After donning their suits and depressurizing the cabin,[ALSJ 6] Scott and Irwin began their first full EVA, becoming the seventh and eighth humans, respectively, to walk on the Moon.[37] They attempted to deploy the lunar rover, stored folded up on the outside of Falcon's descent stage, but this proved troublesome due to the slant of the lander. The experts in Houston suggested lifting the front end of the rover as the astronauts pulled it out, and this worked.[38] One of the batteries gave a zero voltage reading, but this proved to be an instrumentation problem. A greater concern was that the front wheel steering would not work, but the rear wheel steering was sufficient to maneuver the vehicle.[39] The rover carried a television camera, controlled remotely from Houston by NASA's Ed Fendell. The resolution was not high compared to the still photographs that would be taken, but the camera allowed the geologists on Earth to indirectly participate in Scott and Irwin's activities.[40]

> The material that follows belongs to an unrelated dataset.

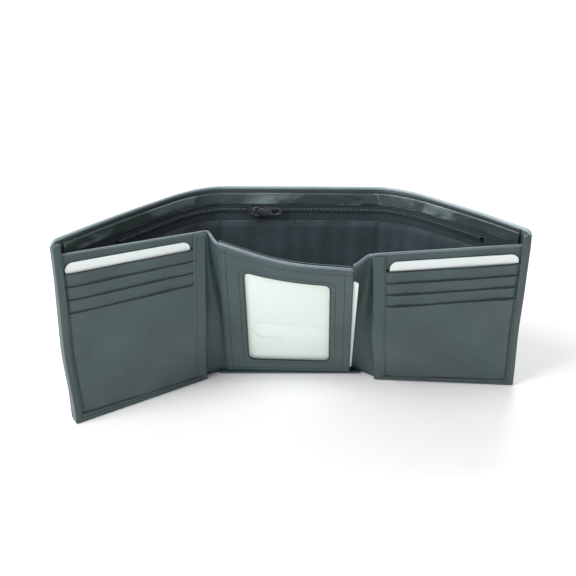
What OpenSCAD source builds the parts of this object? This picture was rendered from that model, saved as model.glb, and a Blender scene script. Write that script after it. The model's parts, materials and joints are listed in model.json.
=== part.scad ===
// Trifold wallet standing open: outer shell, two card wings, window pocket and a zipped back pocket.
// Frame: +Z up, the bottom edges stand on z = 0, the open front faces -Y.

/* [Overall] */
// Height of the outer shell
shell_h = 115; // [105:1:125]
// Height of the inner panels
inner_h = 107; // [97:1:117]
// Width of each card wing
wing_w = 91; // [89:0.5:98]
// Thickness of the outer leather
hide_t = 1.4; // [1:0.1:2]

/* [Pose] */
// How far the left wing swings forward
left_yaw = 29; // [10:1:45]
// How far the right wing swings forward
right_yaw = -2.2; // [-10:0.1:20]
// Forward lean of the right wing
right_lean = 12.5; // [0:0.5:16]
// Forward lean of the window panel
id_lean = 21; // [10:1:24]
// Turn of the window panel
id_yaw = -7; // [-10:1:0]

/* [Pockets] */
// Height of the top card slot
slot_top = 95; // [90:1:99]
// Distance between card slots
slot_step = 8.3; // [7:0.1:10]
// Thickness of a pocket layer
layer_t = 0.8; // [0.6:0.1:1.2]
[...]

The rille was not visible from the landing site, but as Scott and Irwin drove over the rolling terrain, it came into view,[41] They were able to see Elbow Crater, and they began to drive in that direction.[ALSJ 7] Reaching Elbow, a known location, allowed Mission Control to backtrack and get closer to pinpointing the location of the lander. The astronauts took samples there,[42] and then drove to another crater on the flank of Mt. Hadley Delta, where they took more samples. After concluding this stop, they returned to the lander to drop off their samples and prepare to set up the Apollo Lunar Surface Experiments Package (ALSEP), the scientific instruments that would remain when they left.[43] Scott had difficulty drilling the holes required for the heat flow experiment, and the work was not completed when they had to return to the lander.[44] The first EVA lasted about 6​12 hours.[45][ALSJ 8]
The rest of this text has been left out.